- **REQUIREMENTS**
Filter the entries that follow, copying every line in which the word "axes" appears.

- **INFORMATION PROVIDED**
==========

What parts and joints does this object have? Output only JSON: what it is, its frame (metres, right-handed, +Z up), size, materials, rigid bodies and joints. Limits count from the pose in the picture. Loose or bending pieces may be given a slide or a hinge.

==========

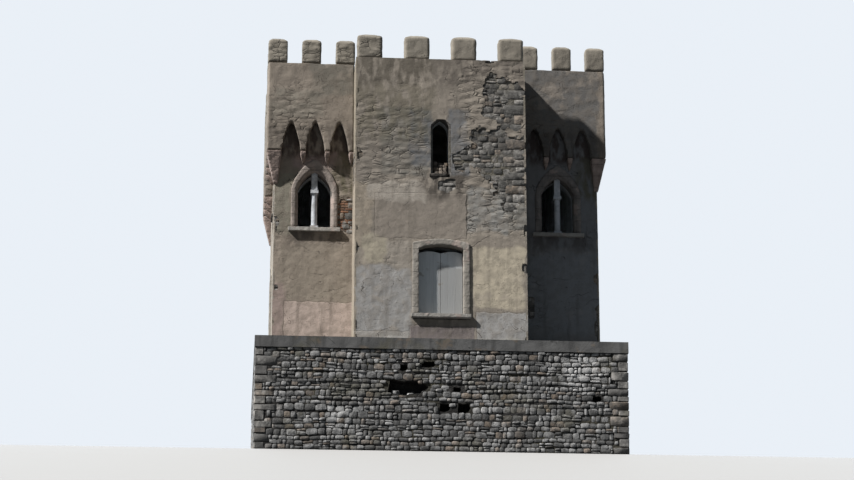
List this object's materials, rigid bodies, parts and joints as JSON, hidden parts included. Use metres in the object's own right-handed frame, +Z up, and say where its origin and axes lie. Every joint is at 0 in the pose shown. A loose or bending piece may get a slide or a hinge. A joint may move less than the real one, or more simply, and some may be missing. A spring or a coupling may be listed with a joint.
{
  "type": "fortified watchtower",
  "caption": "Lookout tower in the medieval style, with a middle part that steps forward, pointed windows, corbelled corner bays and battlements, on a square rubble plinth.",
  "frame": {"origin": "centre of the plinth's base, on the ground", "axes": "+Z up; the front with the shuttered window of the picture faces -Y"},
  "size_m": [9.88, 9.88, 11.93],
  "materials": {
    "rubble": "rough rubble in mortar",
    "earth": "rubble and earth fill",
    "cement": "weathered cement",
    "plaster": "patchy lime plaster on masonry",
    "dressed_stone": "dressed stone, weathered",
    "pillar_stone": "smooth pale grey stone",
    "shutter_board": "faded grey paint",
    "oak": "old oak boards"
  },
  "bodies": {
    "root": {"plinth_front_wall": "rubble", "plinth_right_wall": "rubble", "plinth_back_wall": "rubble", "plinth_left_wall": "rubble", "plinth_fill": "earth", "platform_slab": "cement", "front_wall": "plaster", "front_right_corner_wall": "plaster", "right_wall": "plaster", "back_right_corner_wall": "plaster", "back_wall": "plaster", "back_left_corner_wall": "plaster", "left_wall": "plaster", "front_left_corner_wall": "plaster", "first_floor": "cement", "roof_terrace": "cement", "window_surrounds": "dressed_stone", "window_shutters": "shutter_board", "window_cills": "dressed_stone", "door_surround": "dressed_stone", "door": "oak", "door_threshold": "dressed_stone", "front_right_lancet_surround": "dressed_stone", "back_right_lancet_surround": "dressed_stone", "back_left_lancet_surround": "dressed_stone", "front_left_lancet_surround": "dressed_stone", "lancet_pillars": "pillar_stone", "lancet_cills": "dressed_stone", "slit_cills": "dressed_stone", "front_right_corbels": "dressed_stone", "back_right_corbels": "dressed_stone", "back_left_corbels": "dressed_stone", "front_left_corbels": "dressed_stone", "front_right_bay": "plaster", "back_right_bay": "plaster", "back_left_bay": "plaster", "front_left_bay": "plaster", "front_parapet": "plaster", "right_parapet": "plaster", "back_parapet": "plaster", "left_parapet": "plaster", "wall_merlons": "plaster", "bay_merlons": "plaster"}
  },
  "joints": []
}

==========

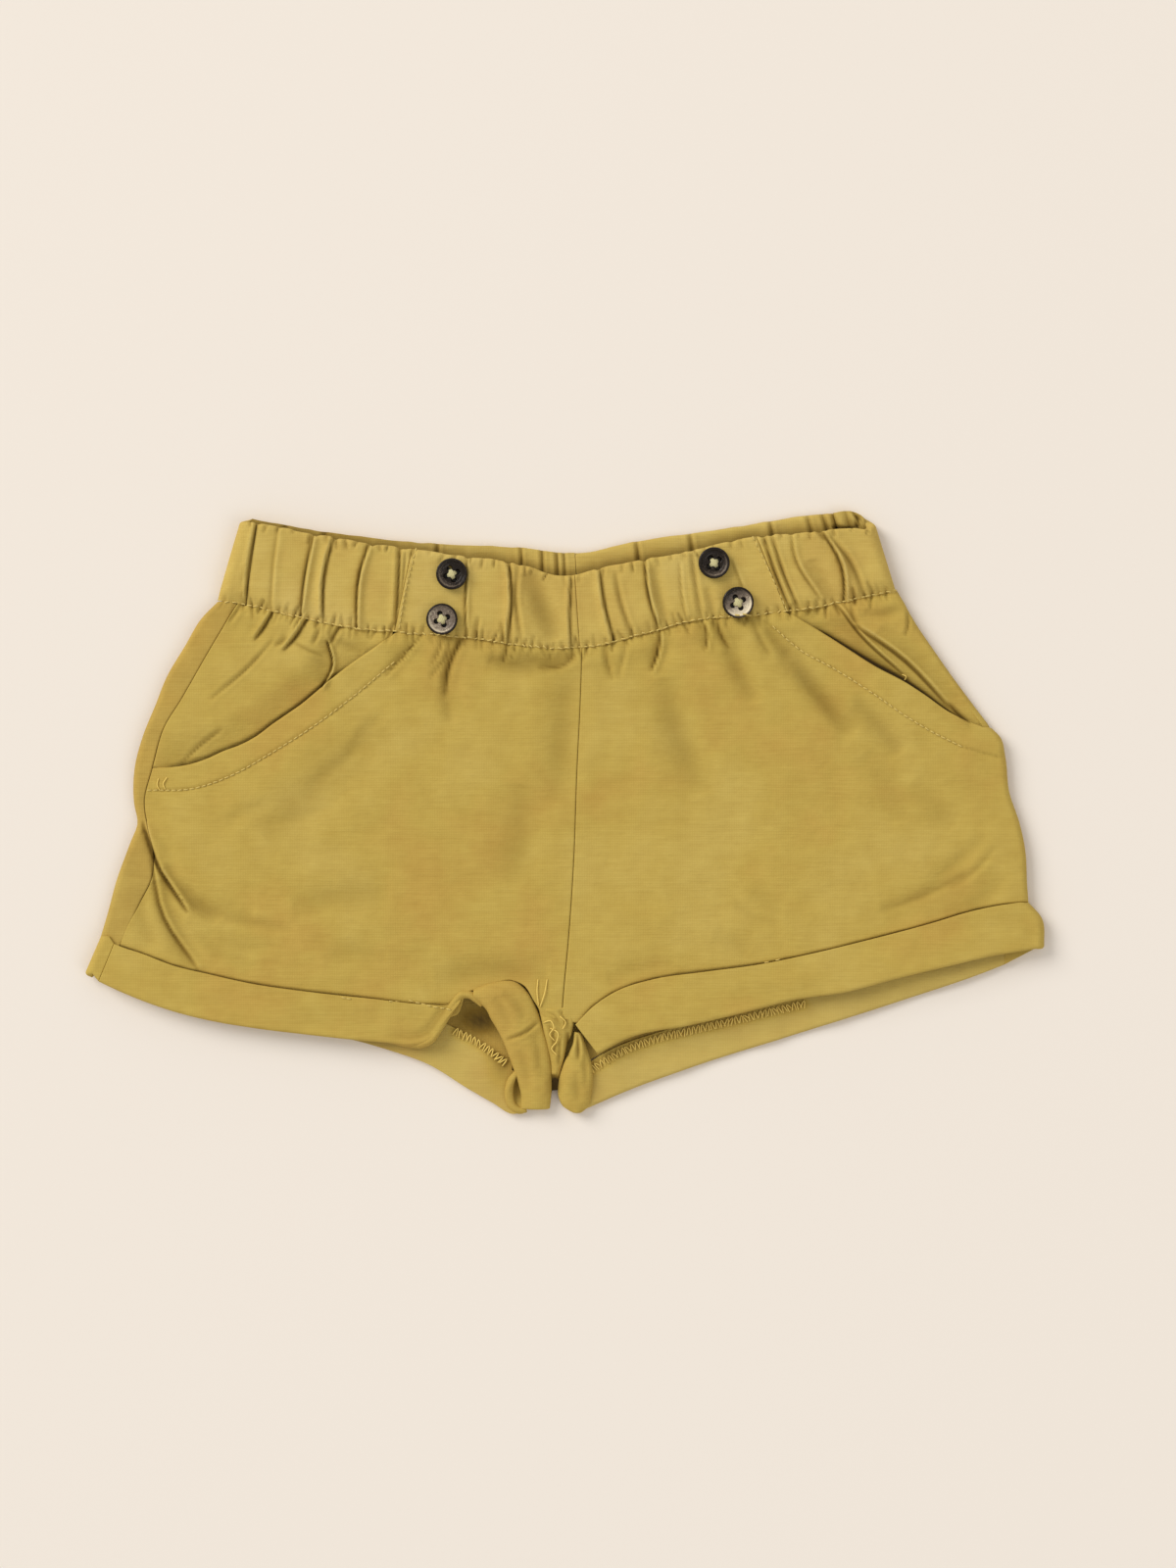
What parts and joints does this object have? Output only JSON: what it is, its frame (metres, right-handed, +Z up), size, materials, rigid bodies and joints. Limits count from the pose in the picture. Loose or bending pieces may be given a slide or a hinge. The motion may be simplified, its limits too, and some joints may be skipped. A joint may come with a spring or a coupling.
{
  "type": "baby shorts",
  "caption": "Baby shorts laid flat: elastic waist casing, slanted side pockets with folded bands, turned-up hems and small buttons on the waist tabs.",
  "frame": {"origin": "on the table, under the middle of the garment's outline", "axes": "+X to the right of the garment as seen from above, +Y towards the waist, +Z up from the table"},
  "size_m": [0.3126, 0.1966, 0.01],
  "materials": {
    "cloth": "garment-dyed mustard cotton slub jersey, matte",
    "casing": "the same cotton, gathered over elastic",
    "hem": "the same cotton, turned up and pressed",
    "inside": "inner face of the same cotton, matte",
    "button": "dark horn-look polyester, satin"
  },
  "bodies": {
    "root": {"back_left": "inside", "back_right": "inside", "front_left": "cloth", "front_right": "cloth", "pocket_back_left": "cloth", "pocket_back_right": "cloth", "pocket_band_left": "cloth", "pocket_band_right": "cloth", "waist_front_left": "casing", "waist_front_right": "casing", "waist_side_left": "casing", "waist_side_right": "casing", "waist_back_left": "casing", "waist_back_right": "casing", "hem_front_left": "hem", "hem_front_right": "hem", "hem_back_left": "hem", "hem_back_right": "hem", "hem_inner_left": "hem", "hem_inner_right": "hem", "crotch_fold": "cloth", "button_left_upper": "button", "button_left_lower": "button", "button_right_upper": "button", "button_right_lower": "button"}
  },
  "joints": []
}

==========

- **SOLUTION TO THIS EXERCISE**
List this object's materials, rigid bodies, parts and joints as JSON, hidden parts included. Use metres in the object's own right-handed frame, +Z up, and say where its origin and axes lie. Every joint is at 0 in the pose shown. A loose or bending piece may get a slide or a hinge. A joint may move less than the real one, or more simply, and some may be missing. A spring or a coupling may be listed with a joint.
  "frame": {"origin": "centre of the plinth's base, on the ground", "axes": "+Z up; the front with the shuttered window of the picture faces -Y"},
  "frame": {"origin": "on the table, under the middle of the garment's outline", "axes": "+X to the right of the garment as seen from above, +Y towards the waist, +Z up from the table"},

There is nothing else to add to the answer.